Directive => Copy every line of the listing exactly.

## Begin

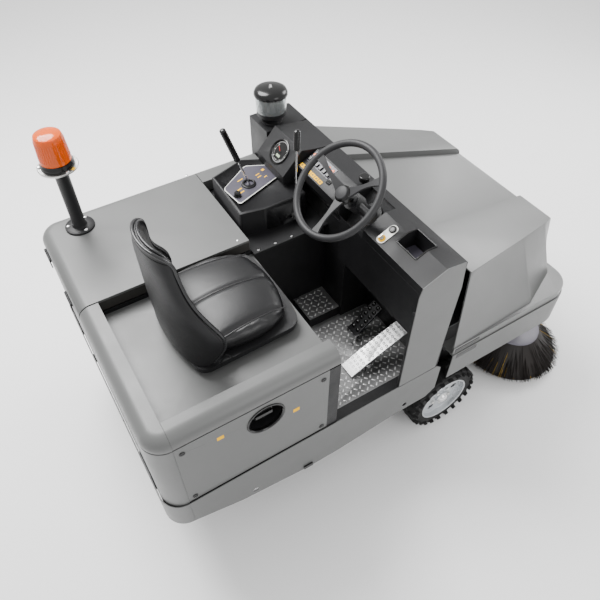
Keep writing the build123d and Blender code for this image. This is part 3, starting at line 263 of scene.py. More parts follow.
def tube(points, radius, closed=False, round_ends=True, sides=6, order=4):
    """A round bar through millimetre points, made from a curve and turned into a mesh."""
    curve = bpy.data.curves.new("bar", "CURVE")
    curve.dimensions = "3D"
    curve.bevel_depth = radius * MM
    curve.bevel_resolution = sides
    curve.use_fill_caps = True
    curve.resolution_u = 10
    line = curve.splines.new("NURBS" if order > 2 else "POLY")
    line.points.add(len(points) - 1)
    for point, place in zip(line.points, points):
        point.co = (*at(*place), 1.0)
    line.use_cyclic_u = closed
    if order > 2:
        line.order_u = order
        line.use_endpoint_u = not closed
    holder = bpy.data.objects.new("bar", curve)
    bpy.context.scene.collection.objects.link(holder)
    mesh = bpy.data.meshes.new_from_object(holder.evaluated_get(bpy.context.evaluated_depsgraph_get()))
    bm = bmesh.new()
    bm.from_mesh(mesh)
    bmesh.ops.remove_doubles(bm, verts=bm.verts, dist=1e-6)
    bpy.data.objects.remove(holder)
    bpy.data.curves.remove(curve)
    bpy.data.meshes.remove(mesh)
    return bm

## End

Written response =>
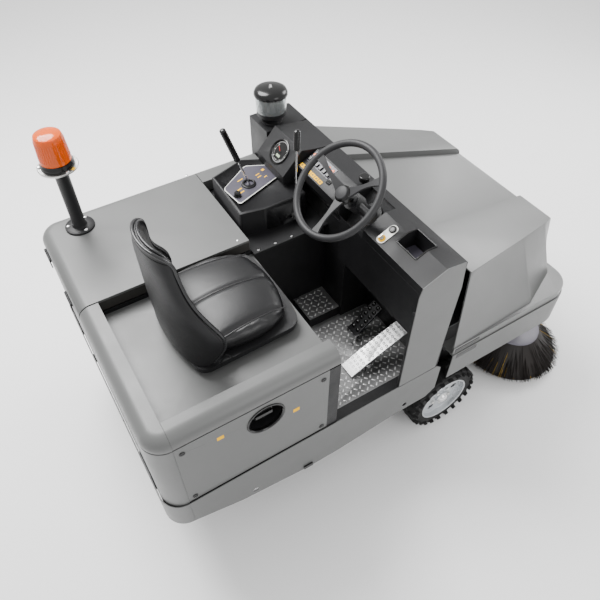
Keep writing the build123d and Blender code for this image. This is part 3, starting at line 263 of scene.py. More parts follow.
def tube(points, radius, closed=False, round_ends=True, sides=6, order=4):
    """A round bar through millimetre points, made from a curve and turned into a mesh."""
    curve = bpy.data.curves.new("bar", "CURVE")
    curve.dimensions = "3D"
    curve.bevel_depth = radius * MM
    curve.bevel_resolution = sides
    curve.use_fill_caps = True
    curve.resolution_u = 10
    line = curve.splines.new("NURBS" if order > 2 else "POLY")
    line.points.add(len(points) - 1)
    for point, place in zip(line.points, points):
        point.co = (*at(*place), 1.0)
    line.use_cyclic_u = closed
    if order > 2:
        line.order_u = order
        line.use_endpoint_u = not closed
    holder = bpy.data.objects.new("bar", curve)
    bpy.context.scene.collection.objects.link(holder)
    mesh = bpy.data.meshes.new_from_object(holder.evaluated_get(bpy.context.evaluated_depsgraph_get()))
    bm = bmesh.new()
    bm.from_mesh(mesh)
    bmesh.ops.remove_doubles(bm, verts=bm.verts, dist=1e-6)
    bpy.data.objects.remove(holder)
    bpy.data.curves.remove(curve)
    bpy.data.meshes.remove(mesh)
    return bm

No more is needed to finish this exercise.